Pakistan Institute of Development Economics


Electricity Tariff Design: A Survey (Policy)


In a perfectly competitive market, electricity is priced at the Marginal Cost (MC); MC pricing guarantees economic efficiency (Gunatilake, et al. 2008). In other words, efficient electricity tariffs consider all power supply costs. To a great degree, it also accounts for capital investments for future expansion and up-gradation (Kojima, et al. 2014). In a free market, market forces of demand and supply pushed for MC recovery. In contrast, for a regulated market, the regulator sets the tariff according to the costs and reasonable return determined through the regulatory process. The regulator followed pre-determined guidelines, parameters, and standards set by the government; it may or may not be MC pricing.

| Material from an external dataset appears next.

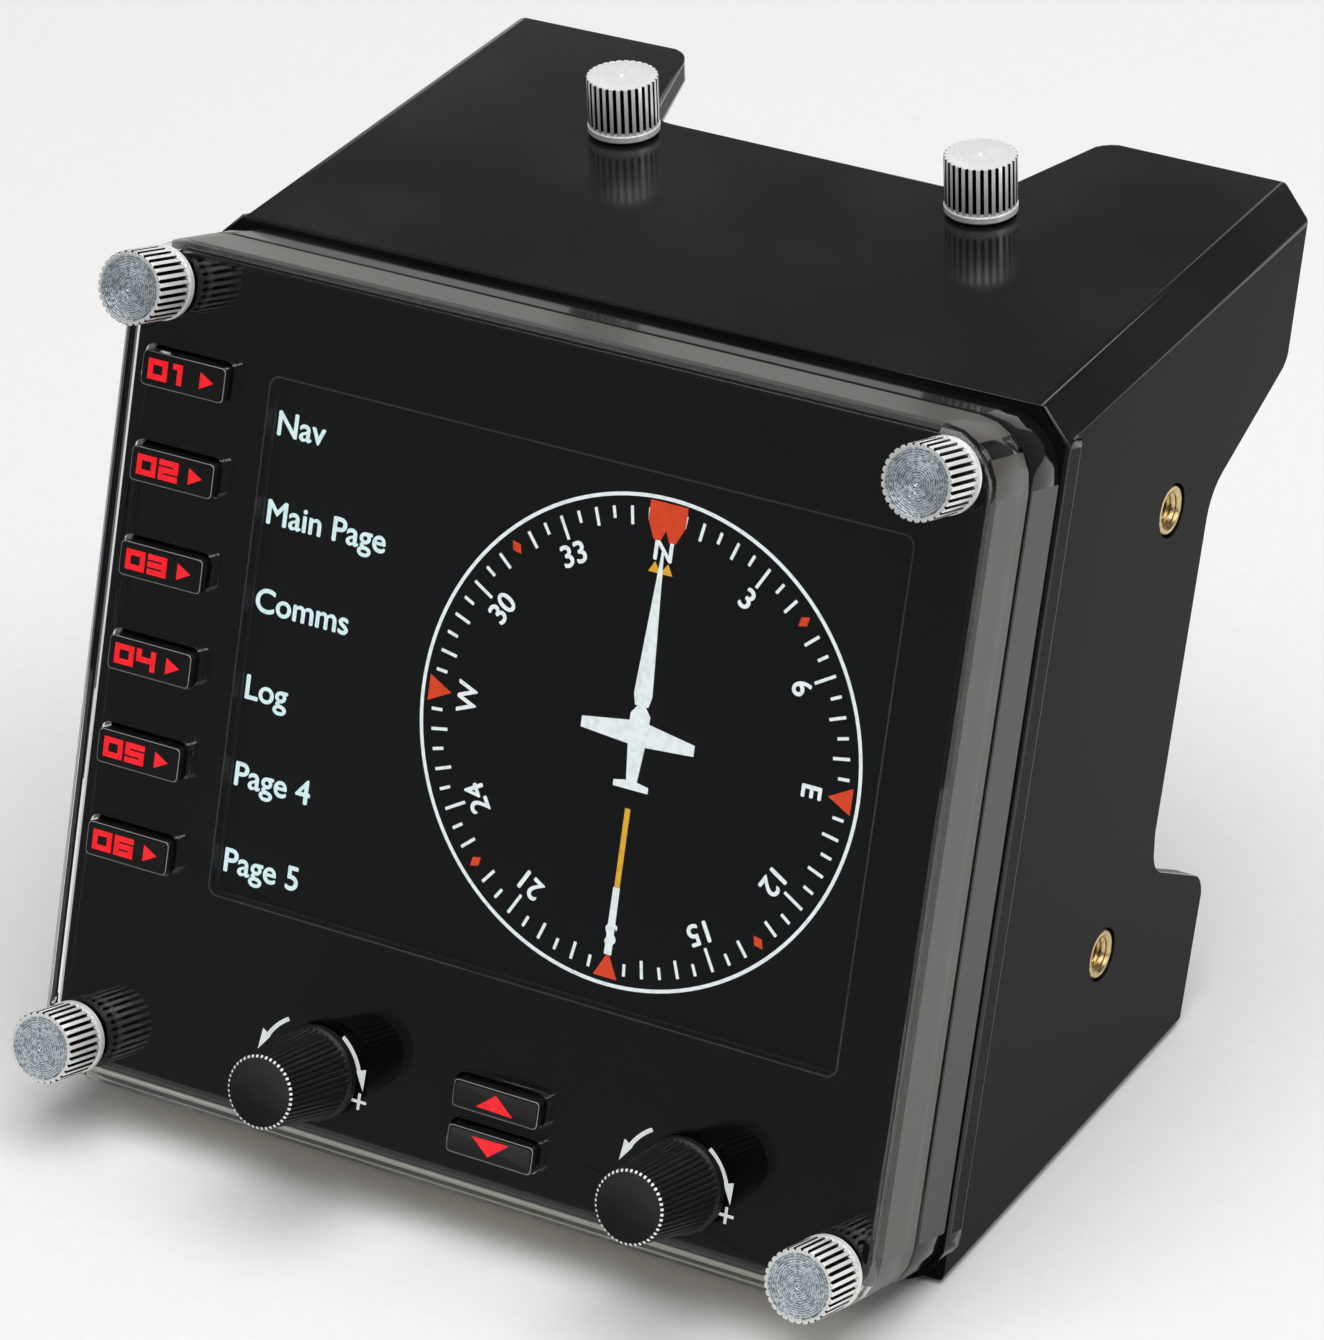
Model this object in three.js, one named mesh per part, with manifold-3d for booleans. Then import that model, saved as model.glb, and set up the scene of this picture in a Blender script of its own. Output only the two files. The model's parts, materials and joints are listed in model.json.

When a regulated tariff is set at a low level, it distorts the development/ functioning of the market at both the wholesale and retail levels. “If regulated end-user prices are not in line with wholesale market conditions, suppliers without significant low-cost generation capacity or equivalent long-term contracts will not be able to make competitive offers that will allow them to recover their costs. Consequently, with a limited number of suppliers, there will be no development of the wholesale markets. Liquidity will remain at a low level. As a result, neither the wholesale nor retail markets will be competitive” (Cited from Suzzoni, 2009, p. 5).